The CP is the point where the sum of the pressure field acts on the wing. The lift force over the horizontal stab (with its own CP that's not often talked about) zeros out the torqes. Here's milski's words drawn into your picture:

 

[Adrock]

Yeah I got that Hook dupin. now looking at this new picture if more force is provided by the tail the airplane will pitch up. It will pitch up about the center of pressure arrow (L)
not the CG (W)

The tail is making up for the torque caused by the difference in location between the Lift and Weight if Lift and Weight were at the same station then no Tail would be needed. thus is the premis behind aft CG loading providing the most efficiency. My original question is about WHERE the rotation occurs

 

[milski]

Ah, now I see what bothers you. You're concerned about around what point the turning will happen if the system is not balanced? Unfortunately, that's a more complicated question. It can be proven that a free object with some torque applied on it will rotate around its center of gravity (better known as center of mass in physics). The proof is far from trivial and you would not encounter it unless you're taking a higher level physics college course. Generally, the idea is that things rotating around an axis not going through the CG tend to be unbalance and stabilize by the motion becoming a rotation around a different axis, going through the CG.

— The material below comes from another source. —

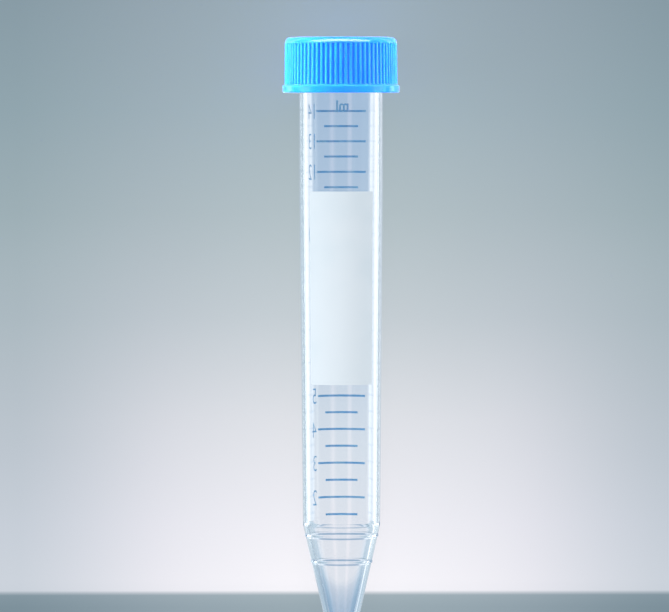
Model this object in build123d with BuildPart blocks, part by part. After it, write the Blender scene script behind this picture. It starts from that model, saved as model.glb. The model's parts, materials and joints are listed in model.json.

Part of what confuses you is that the airplane will not do what you expect it to do. Even if you do what you describe, it will still rotate around its CG. A possible way to do this an experiment is to make an wooden or maybe cardboard profile of an airplane. Put it on the table and put a pin in its CG, then attach a string to the CG. If you have the CG correct, pulling the 'airplane' down by the string will not make it rotate.

Now put a pin somewhere behind the first one and pull with a string up - you should be able to notice that airplane will rotate around the first pin. You can try also pulling up and down by the two pins but unless they are well apart from each other, you'll have only a very short period before you start moving the airplane around before rotating it.

Yes, nice chat. Sorry for the 'it can be proven but I'm not going to do it' trick. But it really is not that simple.

Nope, did mine a bit more than 4 years ago. But I finished my renewal just a few days ago! How close are you to the checkride?

 

[Adrock]

I like the visualization of the pins and I think I get what you are saying: in your example you start with the pin at the CG, ahead of a pin that is aft representing the CP. in that setup the rotation would be around the CG. The problem with this setup is that the tail creates a force that simulates weight and moves the balance point back and a psuedo cg is formed at the center of pressure. If we setup the the experiment as you outlined and then added a string and weight to the tail that was appropriate to balance the system wouldnt the pivot be about the CP?

I thought 1/4 CFI meant you were 1/4 done! I just finished rough drafts of my CFI lesson plans and have not enough contact with the outside world these last couple weeks! Now for perfecting the right seat flying.

 

[Adrock]

One has to ask where is the system being supported--whether talking about a fulcrum at a given location under a balance board or the center of pressure supporting the weight of the airplane--the rotaion will occur around where the object is being supported.

 

[milski]

No, it will still turn around the CG. It can be proven that a free rigid body (meaning that it's not being pushed against some hard point, say a nail in the table) will stabilize its rotation around an axis which goes through the CG. The table experiment is probably not so great, since as soon as the airplane pitches up or down, you start applying forces in other directions (you're not pulling it only up but towards the tail as well) and that make it much more messier. Another few things to try: throw a fairly flat object, some sort of very flat remote control, a soap bar, anything like that - you can notice that it will always turn around the same point, no matter what forces you apply to it.

Another idea - think about a uniform stick. Imagine that you're holding it very close to one of its ends and you are rotating it around that point. As soon as you release it, the rotation point will quickly move from where you held the stick to its center of gravity. Is this one easier to imagine? If not, we can talk more about it. The idea is that whatever the object is, it will tend to rotate around its CG. In the case where there is no pivot point and the rotation starts just by application of a force, it will start immediately around the CG.

1/4 CFI? Where did you see that? I might have meant something by it at some moment by I don't remember even where I wrote it.

 

[milski]

In the airplane case there is no support - the airplane is move in any direction, barring air resistance. Which when applied to the pitch up/down part is negligible.

 

[Adrock]

I understand the idea of hammer being thrown center of mass will creat a straight line and the hammer will not appear to rotate at the center of its handle, but you are applying concepts to a free object. Think about a board and a fulcrum. the fulcrum is supporting the board and based on where this support is moved the arms and torques will vary just by virtue of moving the support. An airplane is supported by the center of lift and because of this arms to determine equilibrium are based off of where the object is supported i.e. the center of lift/pressure

 

[milski]

In the case of the board/fulcrum you have the physical fulcrum preventing the board from rotating around any other point. You actually have a normal force exerted on the board by the fulcrum which will create torque if the opposite sign if you try rotating around any other point. The point of the board right above the fulcrum cannot move up or down unless the board is being bent or broken. That is not true about the CP of the airplane - it can certainly move up and down.

 

[Adrock]

Whats the differnce between a board/fulcrum creating a supporting force or a wing creating a supporting force? A force is a force. Whether you consider air "squishy" or not is irrelevant. Is a teeter toter that has a rubber beach ball for a fulcrum going rotate around the fulcrum?

 

[milski]

You need a huge force to move the point where the board touches the fulcrum down say half an inch - that involves compressing the board and the fulcrum by that half an inch. Moving the CP of the airplane down half an inch involves displacing half an inch of air.

Are we arguing that it will rotate around something different from the CG or are you trying to understand why it rotates around CG?